╭─ Data section

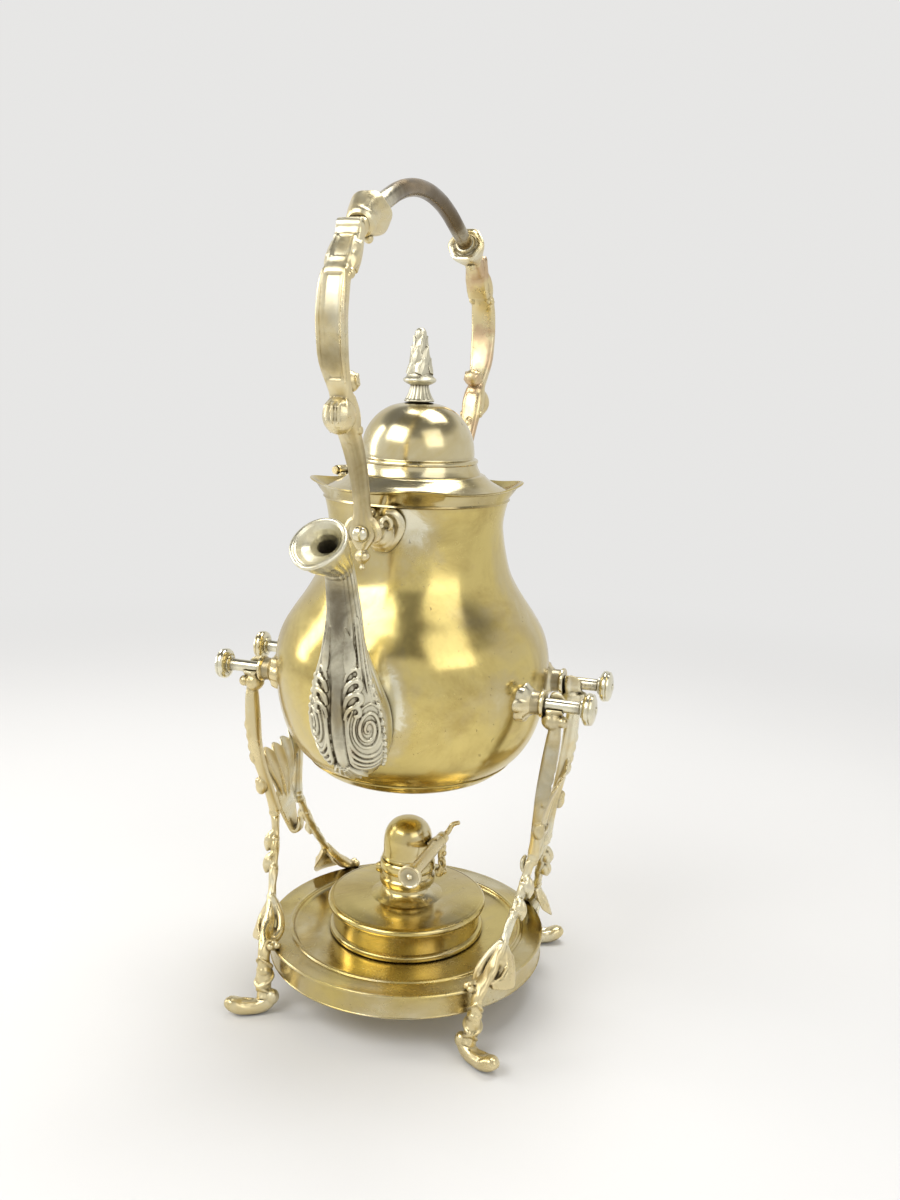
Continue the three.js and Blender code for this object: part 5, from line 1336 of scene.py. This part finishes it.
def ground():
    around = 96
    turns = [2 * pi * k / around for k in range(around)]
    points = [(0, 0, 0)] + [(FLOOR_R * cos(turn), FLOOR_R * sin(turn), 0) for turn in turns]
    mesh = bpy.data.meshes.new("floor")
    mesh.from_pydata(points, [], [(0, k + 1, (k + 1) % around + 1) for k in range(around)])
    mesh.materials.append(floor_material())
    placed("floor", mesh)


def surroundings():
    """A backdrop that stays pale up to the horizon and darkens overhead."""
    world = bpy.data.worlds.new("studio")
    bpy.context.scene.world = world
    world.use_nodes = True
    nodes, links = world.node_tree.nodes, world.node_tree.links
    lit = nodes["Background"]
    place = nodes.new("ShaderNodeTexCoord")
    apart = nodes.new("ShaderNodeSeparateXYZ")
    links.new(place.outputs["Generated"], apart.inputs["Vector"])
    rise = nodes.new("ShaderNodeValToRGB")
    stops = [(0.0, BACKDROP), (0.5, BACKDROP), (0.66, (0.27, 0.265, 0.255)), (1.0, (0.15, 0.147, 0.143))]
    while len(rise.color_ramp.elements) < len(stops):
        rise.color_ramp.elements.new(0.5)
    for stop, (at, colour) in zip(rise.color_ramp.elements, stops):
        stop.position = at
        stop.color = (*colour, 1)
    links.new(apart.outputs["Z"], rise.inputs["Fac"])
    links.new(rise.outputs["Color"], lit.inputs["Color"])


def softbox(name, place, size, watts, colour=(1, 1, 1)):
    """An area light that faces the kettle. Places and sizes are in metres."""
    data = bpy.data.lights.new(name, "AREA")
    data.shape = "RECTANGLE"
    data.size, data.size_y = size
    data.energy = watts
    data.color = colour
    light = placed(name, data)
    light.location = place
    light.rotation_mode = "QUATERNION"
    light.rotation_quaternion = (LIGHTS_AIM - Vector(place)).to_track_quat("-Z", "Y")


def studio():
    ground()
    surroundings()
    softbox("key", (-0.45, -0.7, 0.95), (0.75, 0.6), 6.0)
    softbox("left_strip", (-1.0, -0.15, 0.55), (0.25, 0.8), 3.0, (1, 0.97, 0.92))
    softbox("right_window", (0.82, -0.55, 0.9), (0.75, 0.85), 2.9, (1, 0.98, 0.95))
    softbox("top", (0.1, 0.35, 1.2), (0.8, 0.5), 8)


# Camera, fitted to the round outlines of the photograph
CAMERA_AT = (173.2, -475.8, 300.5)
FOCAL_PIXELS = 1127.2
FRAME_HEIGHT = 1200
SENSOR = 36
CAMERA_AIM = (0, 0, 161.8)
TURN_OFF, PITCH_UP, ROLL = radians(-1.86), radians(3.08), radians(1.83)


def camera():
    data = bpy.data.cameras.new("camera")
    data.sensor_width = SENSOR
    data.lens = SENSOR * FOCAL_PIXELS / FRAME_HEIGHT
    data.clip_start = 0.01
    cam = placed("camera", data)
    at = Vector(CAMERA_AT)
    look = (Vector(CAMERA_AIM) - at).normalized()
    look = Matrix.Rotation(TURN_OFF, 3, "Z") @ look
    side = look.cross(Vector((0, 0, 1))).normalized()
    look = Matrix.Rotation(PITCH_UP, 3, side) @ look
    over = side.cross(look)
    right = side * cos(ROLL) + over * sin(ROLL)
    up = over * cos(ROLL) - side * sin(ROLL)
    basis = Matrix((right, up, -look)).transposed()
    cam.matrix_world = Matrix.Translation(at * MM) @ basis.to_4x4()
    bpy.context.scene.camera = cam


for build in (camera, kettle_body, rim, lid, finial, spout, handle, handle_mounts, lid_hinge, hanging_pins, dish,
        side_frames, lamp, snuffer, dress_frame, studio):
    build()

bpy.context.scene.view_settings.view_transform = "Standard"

╰─

* Set problem *
Write the data from above out again, exactly.

* Answer to the exercise *
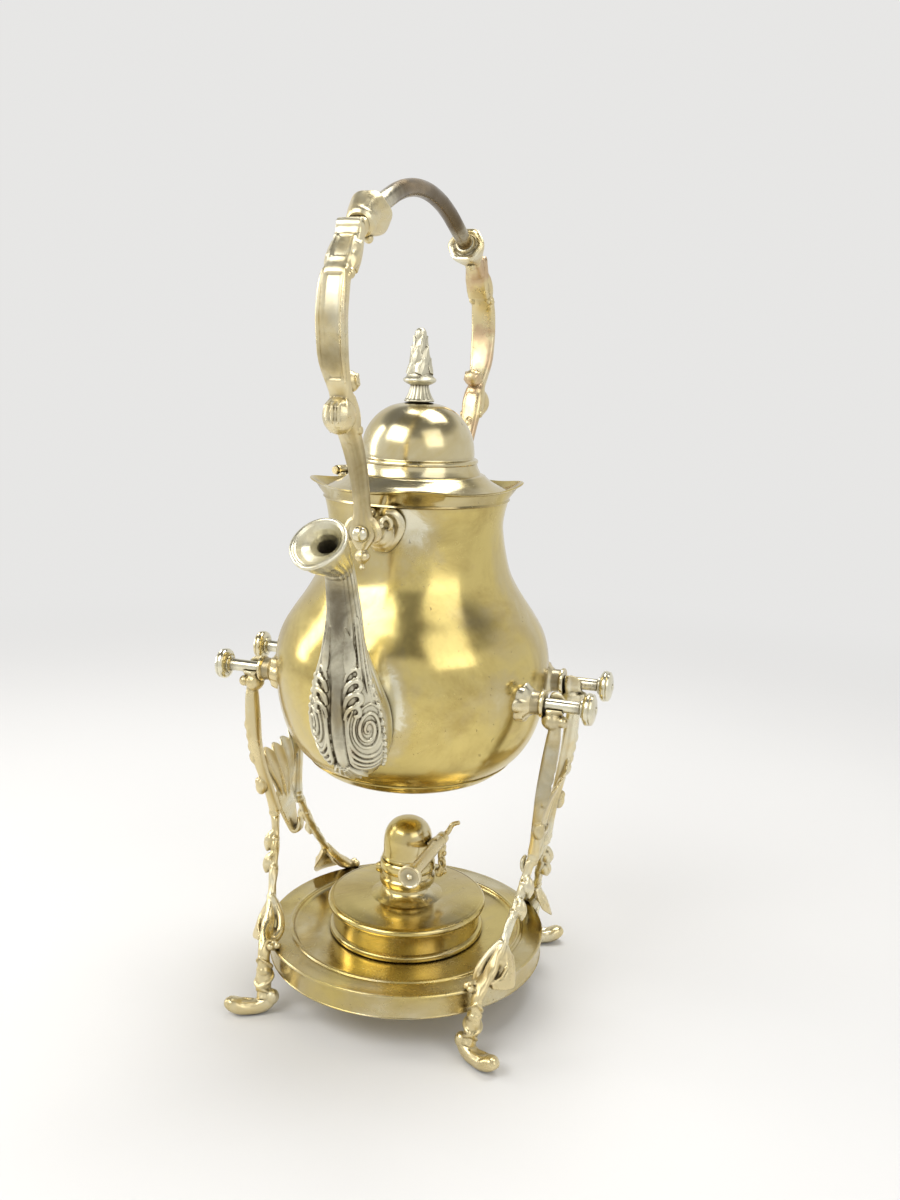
Continue the three.js and Blender code for this object: part 5, from line 1336 of scene.py. This part finishes it.
def ground():
    around = 96
    turns = [2 * pi * k / around for k in range(around)]
    points = [(0, 0, 0)] + [(FLOOR_R * cos(turn), FLOOR_R * sin(turn), 0) for turn in turns]
    mesh = bpy.data.meshes.new("floor")
    mesh.from_pydata(points, [], [(0, k + 1, (k + 1) % around + 1) for k in range(around)])
    mesh.materials.append(floor_material())
    placed("floor", mesh)


def surroundings():
    """A backdrop that stays pale up to the horizon and darkens overhead."""
    world = bpy.data.worlds.new("studio")
    bpy.context.scene.world = world
    world.use_nodes = True
    nodes, links = world.node_tree.nodes, world.node_tree.links
    lit = nodes["Background"]
    place = nodes.new("ShaderNodeTexCoord")
    apart = nodes.new("ShaderNodeSeparateXYZ")
    links.new(place.outputs["Generated"], apart.inputs["Vector"])
    rise = nodes.new("ShaderNodeValToRGB")
    stops = [(0.0, BACKDROP), (0.5, BACKDROP), (0.66, (0.27, 0.265, 0.255)), (1.0, (0.15, 0.147, 0.143))]
    while len(rise.color_ramp.elements) < len(stops):
        rise.color_ramp.elements.new(0.5)
    for stop, (at, colour) in zip(rise.color_ramp.elements, stops):
        stop.position = at
        stop.color = (*colour, 1)
    links.new(apart.outputs["Z"], rise.inputs["Fac"])
    links.new(rise.outputs["Color"], lit.inputs["Color"])


def softbox(name, place, size, watts, colour=(1, 1, 1)):
    """An area light that faces the kettle. Places and sizes are in metres."""
    data = bpy.data.lights.new(name, "AREA")
    data.shape = "RECTANGLE"
    data.size, data.size_y = size
    data.energy = watts
    data.color = colour
    light = placed(name, data)
    light.location = place
    light.rotation_mode = "QUATERNION"
    light.rotation_quaternion = (LIGHTS_AIM - Vector(place)).to_track_quat("-Z", "Y")


def studio():
    ground()
    surroundings()
    softbox("key", (-0.45, -0.7, 0.95), (0.75, 0.6), 6.0)
    softbox("left_strip", (-1.0, -0.15, 0.55), (0.25, 0.8), 3.0, (1, 0.97, 0.92))
    softbox("right_window", (0.82, -0.55, 0.9), (0.75, 0.85), 2.9, (1, 0.98, 0.95))
    softbox("top", (0.1, 0.35, 1.2), (0.8, 0.5), 8)


# Camera, fitted to the round outlines of the photograph
CAMERA_AT = (173.2, -475.8, 300.5)
FOCAL_PIXELS = 1127.2
FRAME_HEIGHT = 1200
SENSOR = 36
CAMERA_AIM = (0, 0, 161.8)
TURN_OFF, PITCH_UP, ROLL = radians(-1.86), radians(3.08), radians(1.83)


def camera():
    data = bpy.data.cameras.new("camera")
    data.sensor_width = SENSOR
    data.lens = SENSOR * FOCAL_PIXELS / FRAME_HEIGHT
    data.clip_start = 0.01
    cam = placed("camera", data)
    at = Vector(CAMERA_AT)
    look = (Vector(CAMERA_AIM) - at).normalized()
    look = Matrix.Rotation(TURN_OFF, 3, "Z") @ look
    side = look.cross(Vector((0, 0, 1))).normalized()
    look = Matrix.Rotation(PITCH_UP, 3, side) @ look
    over = side.cross(look)
    right = side * cos(ROLL) + over * sin(ROLL)
    up = over * cos(ROLL) - side * sin(ROLL)
    basis = Matrix((right, up, -look)).transposed()
    cam.matrix_world = Matrix.Translation(at * MM) @ basis.to_4x4()
    bpy.context.scene.camera = cam


for build in (camera, kettle_body, rim, lid, finial, spout, handle, handle_mounts, lid_hinge, hanging_pins, dish,
        side_frames, lamp, snuffer, dress_frame, studio):
    build()

bpy.context.scene.view_settings.view_transform = "Standard"